- What you will do
Go through the data below. Pull out every line that has the word "origin".

- Dataset extract
------------------------------

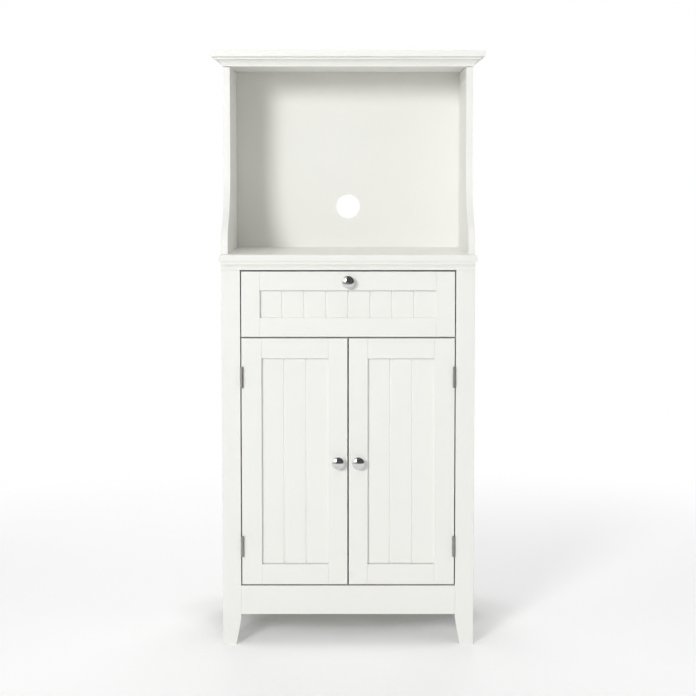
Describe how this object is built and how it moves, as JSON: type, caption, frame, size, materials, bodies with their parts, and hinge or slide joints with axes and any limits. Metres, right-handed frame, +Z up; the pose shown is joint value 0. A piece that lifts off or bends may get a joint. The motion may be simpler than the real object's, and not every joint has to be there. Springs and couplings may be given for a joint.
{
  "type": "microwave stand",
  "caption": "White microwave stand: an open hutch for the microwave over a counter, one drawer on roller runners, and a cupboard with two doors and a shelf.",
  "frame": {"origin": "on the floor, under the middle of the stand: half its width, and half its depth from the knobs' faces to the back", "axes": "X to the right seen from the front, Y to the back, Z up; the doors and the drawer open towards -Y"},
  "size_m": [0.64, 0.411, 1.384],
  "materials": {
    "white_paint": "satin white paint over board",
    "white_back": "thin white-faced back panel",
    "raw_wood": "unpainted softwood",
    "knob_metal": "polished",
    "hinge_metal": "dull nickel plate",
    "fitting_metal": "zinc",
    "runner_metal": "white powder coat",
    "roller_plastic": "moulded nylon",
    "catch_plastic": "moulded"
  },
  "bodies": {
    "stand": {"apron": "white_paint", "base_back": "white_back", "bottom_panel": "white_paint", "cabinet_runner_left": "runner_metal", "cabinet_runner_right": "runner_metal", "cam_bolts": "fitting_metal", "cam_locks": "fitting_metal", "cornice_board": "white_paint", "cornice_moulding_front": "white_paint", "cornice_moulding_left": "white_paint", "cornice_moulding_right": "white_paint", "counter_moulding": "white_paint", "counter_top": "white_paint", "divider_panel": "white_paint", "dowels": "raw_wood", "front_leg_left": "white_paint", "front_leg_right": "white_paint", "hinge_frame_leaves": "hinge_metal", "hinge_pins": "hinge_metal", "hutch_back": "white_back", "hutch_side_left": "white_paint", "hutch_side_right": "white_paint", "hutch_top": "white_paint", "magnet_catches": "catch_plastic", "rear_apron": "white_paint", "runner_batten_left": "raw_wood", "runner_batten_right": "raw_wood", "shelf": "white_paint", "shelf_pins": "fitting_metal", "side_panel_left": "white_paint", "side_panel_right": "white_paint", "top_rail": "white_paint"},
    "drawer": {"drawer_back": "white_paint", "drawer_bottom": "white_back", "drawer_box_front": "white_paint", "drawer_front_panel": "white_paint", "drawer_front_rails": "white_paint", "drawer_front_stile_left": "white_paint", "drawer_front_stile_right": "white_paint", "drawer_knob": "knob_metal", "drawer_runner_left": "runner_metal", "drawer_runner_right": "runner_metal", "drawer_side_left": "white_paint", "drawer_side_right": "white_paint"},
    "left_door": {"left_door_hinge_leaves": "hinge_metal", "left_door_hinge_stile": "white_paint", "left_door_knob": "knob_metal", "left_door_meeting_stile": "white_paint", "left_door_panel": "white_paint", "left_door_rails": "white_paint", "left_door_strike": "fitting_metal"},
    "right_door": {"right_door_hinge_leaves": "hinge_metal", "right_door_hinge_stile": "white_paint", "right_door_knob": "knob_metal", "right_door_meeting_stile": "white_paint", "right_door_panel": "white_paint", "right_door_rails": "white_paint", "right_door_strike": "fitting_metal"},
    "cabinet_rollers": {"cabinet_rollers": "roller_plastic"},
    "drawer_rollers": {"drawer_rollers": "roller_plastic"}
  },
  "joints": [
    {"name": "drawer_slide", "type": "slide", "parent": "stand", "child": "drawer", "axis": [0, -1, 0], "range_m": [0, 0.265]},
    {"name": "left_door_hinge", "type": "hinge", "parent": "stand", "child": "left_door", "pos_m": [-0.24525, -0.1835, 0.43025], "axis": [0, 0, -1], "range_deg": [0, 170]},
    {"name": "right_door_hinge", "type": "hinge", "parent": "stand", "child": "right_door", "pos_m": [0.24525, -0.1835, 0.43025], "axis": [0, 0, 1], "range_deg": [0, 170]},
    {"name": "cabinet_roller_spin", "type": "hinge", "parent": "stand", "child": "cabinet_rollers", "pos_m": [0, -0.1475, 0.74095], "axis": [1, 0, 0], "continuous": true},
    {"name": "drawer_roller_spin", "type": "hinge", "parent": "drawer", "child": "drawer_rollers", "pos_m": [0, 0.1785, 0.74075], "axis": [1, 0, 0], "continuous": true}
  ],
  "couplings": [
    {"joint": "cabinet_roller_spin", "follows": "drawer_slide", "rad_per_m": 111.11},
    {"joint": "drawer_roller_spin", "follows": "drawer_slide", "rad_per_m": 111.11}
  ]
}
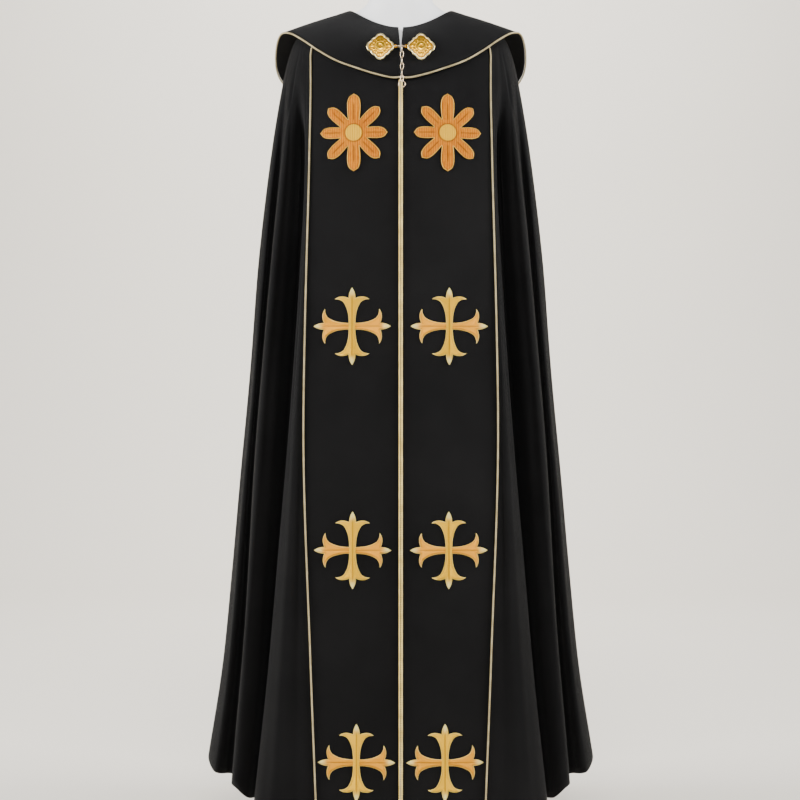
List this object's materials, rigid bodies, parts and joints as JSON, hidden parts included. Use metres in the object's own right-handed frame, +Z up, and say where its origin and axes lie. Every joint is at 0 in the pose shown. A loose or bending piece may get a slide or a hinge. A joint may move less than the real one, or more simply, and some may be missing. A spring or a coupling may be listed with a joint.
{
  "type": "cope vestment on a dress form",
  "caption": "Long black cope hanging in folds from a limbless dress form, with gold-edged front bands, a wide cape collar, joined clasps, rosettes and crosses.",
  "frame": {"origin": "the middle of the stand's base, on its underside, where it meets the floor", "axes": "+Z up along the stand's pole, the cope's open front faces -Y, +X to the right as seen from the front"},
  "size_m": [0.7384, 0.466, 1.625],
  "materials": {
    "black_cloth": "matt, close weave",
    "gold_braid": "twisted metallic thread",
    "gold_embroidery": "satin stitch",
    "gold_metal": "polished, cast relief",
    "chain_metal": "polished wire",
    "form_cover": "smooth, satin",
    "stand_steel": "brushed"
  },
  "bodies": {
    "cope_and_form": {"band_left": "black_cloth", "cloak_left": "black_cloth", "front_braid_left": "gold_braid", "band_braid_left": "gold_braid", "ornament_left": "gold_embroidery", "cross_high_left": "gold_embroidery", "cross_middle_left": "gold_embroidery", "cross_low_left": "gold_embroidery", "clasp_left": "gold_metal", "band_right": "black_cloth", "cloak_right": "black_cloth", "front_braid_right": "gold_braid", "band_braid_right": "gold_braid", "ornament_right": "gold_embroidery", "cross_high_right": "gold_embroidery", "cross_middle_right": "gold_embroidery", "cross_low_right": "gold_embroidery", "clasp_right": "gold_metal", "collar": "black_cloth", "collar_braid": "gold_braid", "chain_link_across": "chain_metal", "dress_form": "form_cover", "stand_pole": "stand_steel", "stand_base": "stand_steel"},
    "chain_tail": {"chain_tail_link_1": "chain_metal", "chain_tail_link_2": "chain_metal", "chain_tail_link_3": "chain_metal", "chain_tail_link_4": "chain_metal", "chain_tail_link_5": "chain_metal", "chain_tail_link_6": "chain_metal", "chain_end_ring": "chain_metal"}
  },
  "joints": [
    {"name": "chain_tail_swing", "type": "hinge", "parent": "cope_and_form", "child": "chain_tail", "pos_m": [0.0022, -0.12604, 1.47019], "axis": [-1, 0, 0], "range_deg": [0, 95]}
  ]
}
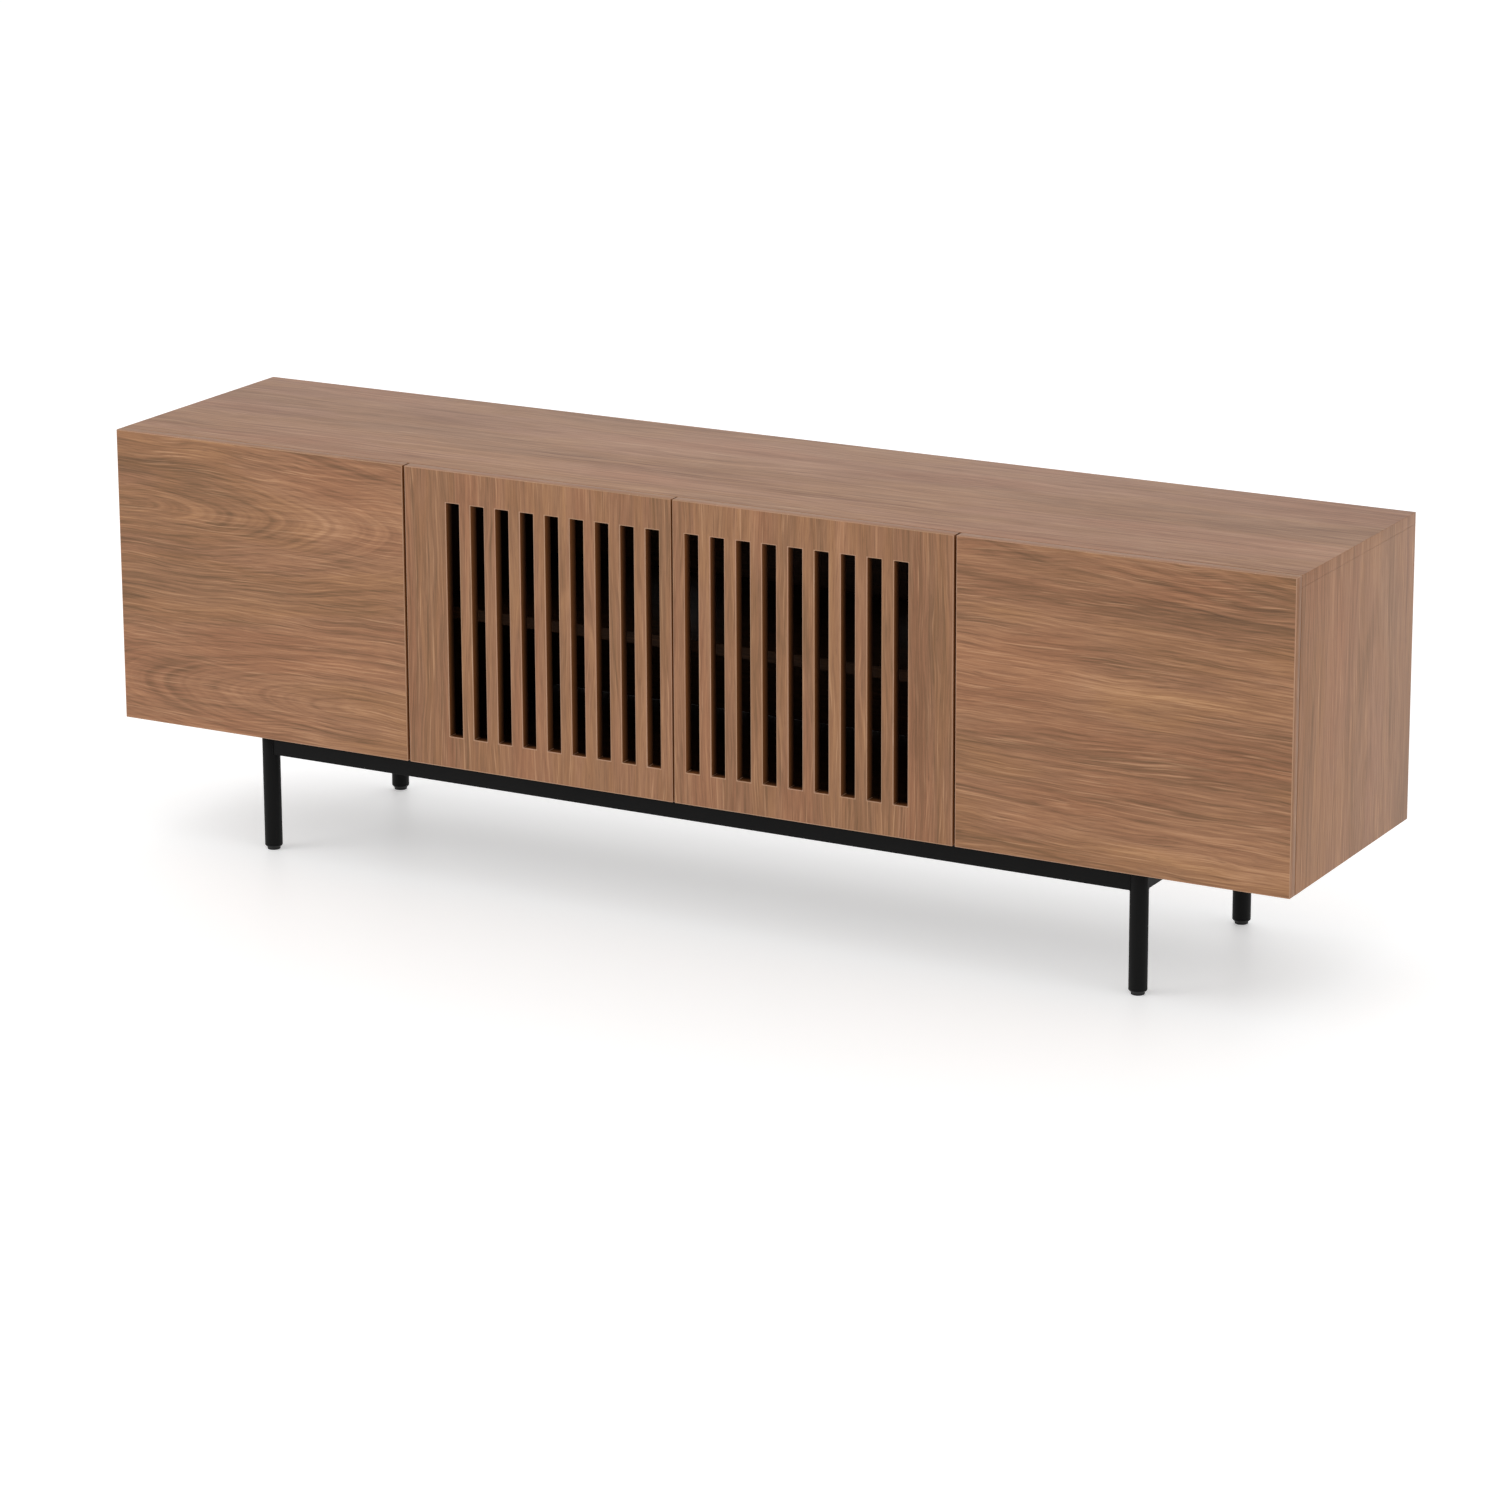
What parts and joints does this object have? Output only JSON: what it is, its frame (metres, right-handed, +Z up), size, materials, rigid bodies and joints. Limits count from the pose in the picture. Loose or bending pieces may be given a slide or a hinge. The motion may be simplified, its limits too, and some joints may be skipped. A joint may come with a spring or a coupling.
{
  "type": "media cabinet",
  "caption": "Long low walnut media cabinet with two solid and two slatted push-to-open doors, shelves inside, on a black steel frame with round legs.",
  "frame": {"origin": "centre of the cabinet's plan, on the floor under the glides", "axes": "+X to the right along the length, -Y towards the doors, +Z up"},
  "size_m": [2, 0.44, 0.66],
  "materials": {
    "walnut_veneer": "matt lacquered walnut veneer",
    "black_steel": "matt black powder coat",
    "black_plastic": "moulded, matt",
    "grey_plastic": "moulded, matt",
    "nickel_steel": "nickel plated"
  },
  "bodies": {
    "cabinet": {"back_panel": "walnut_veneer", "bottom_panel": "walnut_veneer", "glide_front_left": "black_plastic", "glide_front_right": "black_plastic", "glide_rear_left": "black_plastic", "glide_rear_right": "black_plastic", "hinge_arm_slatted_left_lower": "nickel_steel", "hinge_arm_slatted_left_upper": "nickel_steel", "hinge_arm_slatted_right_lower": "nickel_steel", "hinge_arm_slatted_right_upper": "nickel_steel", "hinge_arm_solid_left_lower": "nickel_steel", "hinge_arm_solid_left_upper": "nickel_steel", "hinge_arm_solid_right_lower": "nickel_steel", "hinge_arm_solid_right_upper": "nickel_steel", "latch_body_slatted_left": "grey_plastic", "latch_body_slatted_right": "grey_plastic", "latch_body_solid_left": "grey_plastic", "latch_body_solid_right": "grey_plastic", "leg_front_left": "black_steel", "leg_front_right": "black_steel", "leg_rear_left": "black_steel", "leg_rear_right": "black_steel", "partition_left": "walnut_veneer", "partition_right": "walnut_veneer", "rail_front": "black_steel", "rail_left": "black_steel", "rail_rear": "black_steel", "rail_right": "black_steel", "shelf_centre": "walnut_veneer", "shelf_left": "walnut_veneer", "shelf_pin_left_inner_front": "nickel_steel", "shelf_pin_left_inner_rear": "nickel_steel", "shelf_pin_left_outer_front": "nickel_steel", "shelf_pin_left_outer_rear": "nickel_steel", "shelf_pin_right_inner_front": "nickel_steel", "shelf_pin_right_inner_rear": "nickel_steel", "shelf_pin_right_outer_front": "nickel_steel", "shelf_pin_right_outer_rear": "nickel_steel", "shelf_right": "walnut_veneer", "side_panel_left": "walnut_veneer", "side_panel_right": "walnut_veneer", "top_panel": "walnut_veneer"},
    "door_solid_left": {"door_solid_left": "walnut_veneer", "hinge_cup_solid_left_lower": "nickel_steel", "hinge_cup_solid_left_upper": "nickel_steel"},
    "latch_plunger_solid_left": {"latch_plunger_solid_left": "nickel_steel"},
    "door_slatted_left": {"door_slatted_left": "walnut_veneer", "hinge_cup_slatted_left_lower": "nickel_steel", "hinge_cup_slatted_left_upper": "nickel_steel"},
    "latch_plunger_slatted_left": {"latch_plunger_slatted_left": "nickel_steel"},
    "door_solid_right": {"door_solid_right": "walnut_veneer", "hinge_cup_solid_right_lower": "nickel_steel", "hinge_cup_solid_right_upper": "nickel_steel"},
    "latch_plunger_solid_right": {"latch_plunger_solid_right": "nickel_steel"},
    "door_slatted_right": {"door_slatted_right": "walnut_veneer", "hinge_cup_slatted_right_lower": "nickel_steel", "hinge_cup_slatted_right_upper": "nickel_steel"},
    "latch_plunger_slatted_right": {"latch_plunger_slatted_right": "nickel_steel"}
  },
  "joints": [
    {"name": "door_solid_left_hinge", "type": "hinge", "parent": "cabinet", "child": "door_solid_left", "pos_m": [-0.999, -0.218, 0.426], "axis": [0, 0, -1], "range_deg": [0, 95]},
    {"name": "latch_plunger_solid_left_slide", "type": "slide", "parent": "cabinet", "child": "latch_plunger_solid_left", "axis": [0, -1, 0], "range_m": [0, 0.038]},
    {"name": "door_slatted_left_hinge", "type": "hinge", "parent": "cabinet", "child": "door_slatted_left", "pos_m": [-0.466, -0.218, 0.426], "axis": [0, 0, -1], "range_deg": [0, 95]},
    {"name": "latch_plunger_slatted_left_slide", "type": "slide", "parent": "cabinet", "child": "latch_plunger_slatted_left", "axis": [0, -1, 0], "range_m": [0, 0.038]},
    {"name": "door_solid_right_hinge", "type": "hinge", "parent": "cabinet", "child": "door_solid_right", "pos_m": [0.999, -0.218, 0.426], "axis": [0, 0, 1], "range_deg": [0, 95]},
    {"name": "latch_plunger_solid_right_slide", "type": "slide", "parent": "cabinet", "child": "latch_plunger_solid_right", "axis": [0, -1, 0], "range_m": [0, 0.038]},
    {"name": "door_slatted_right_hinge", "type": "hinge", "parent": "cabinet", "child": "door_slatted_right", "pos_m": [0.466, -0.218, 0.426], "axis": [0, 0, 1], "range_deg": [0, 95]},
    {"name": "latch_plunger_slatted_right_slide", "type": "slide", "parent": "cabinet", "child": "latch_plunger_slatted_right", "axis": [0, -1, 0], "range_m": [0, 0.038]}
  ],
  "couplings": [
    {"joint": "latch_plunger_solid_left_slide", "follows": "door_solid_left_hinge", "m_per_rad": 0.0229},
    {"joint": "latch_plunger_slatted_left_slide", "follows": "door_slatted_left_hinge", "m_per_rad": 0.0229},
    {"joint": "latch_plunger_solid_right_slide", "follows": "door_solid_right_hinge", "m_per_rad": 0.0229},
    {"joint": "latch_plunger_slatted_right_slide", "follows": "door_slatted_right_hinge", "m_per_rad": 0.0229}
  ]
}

------------------------------

- Task response
  "frame": {"origin": "on the floor, under the middle of the stand: half its width, and half its depth from the knobs' faces to the back", "axes": "X to the right seen from the front, Y to the back, Z up; the doors and the drawer open towards -Y"},
List this object's materials, rigid bodies, parts and joints as JSON, hidden parts included. Use metres in the object's own right-handed frame, +Z up, and say where its origin and axes lie. Every joint is at 0 in the pose shown. A loose or bending piece may get a slide or a hinge. A joint may move less than the real one, or more simply, and some may be missing. A spring or a coupling may be listed with a joint.
  "frame": {"origin": "the middle of the stand's base, on its underside, where it meets the floor", "axes": "+Z up along the stand's pole, the cope's open front faces -Y, +X to the right as seen from the front"},
  "frame": {"origin": "centre of the cabinet's plan, on the floor under the glides", "axes": "+X to the right along the length, -Y towards the doors, +Z up"},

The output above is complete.